Our SDK will be available in python for developers to integrate Infera into their project. With just a few lines of code, developers can create sophisticated AI agents that leverage the power of Infera’s decentralized inference network.

5.3. Enterprise AI Solutions

By integrating Infera’s AI inference network, enterprises can develop and deploy sophisticated AI agents tailored to their business needs, enhancing operational efficiency and decision-making processes.

Scalable AI Deployment - Infera’s platform allows enterprises to scale their AI deployments efficiently. The decentralized nature of the network means that enterprises can tap into a distributed pool of computational resources, reducing the need for expensive dedicated hardware.

Customization and Flexibility - The flexibility of Infera’s architecture allows enterprises to customize the selection of AI models to meet specific requirements. Whether it’s for predictive analytics, customer behavior analysis, or automated support systems, enterprises can build and deploy bespoke AI solutions that integrate with their existing system.

Privacy - Private nodes operate within the enterprise’s local network perimeter ensuring that raw data never traverses public networks. Private nodes can operate in data center level infrastructure or consumer grade equipment.


6. Conclusion


In conclusion, by leveraging blockchain technology and distributed systems, we propose a solution that addresses key challenges in AI deployment, including scalability, security, and accessibility.
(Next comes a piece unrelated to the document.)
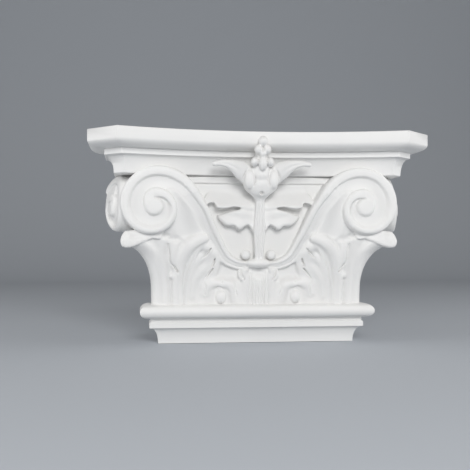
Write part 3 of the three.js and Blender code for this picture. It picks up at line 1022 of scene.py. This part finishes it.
class LeafSheet(Form):
    """The corner leaf's sheet, which its ribs stand on, wrapped round the corner."""

    low = np.array([-124.0, -4.0, 33.0])
    high = np.array([-50.0, 56.0, 109.0])
    outline = Outline([(-130, 30), (-130, 80), (-128, 104), (-108, 105), (-92, 106), (-76, 106), (-62, 107),
                       (-54, 104), (-51.5, 94), (-50.5, 84), (-53, 72), (-59, 58), (-62, 30)])
    corner: float = 7.0
    edge_rounding: float = 3.0
    side_foot: float = 104.5
    side_flare: float = 15.5
    front_foot: float = 31.5
    front_flare: float = 15.4
    front_lean: float = 0.92

    def distance(self, x: Array, t: Array, h: Array) -> Array:
        """Distance to the sheet, which leans out more and more towards its top.

        Args:
            x: Grid lines across.
            t: Grid lines in depth.
            h: Grid lines upwards.

        Returns:
            Distances at all crossings of the lines, negative inside.
        """
        grown = ramp(h, DRAWING.neck_height, 62.0)[None, :]
        side = -x[:, None] - self.side_foot - self.side_flare * grown ** 2.2
        lift = self.front_flare * ramp(h, DRAWING.neck_height, 65.0) ** 1.5
        inward = ramp(x, -76.0, 24.0)
        level = self.front_foot + lift[None, :] * (1.0 - 0.5 * inward[:, None])
        front = (t[None, :, None] - level[:, None, :]) * self.front_lean
        body = soft_max(side[:, None, :], front, self.corner)
        edge = self.outline(x[:, None], h[None, :])[:, None, :]
        return soft_max(body, edge, self.edge_rounding).astype(np.float32)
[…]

Key contributions of this work include:

  1. A scalable architecture for distributed AI inference
  2. Load balancing engine optimized for distributing AI workloads
  3. An incentive structure promoting on-chain AI ecosystems Further research is required to fully realize the potential of this technology. Future work will focus on optimizing network performance, enhancing security measures, and conducting large-scale deployments to validate our approach in real-world scenarios. As the AI landscape continues to evolve, Infera’s decentralized platform has the potential to democratize access to AI capabilities, fostering innovation across various industries and research domains.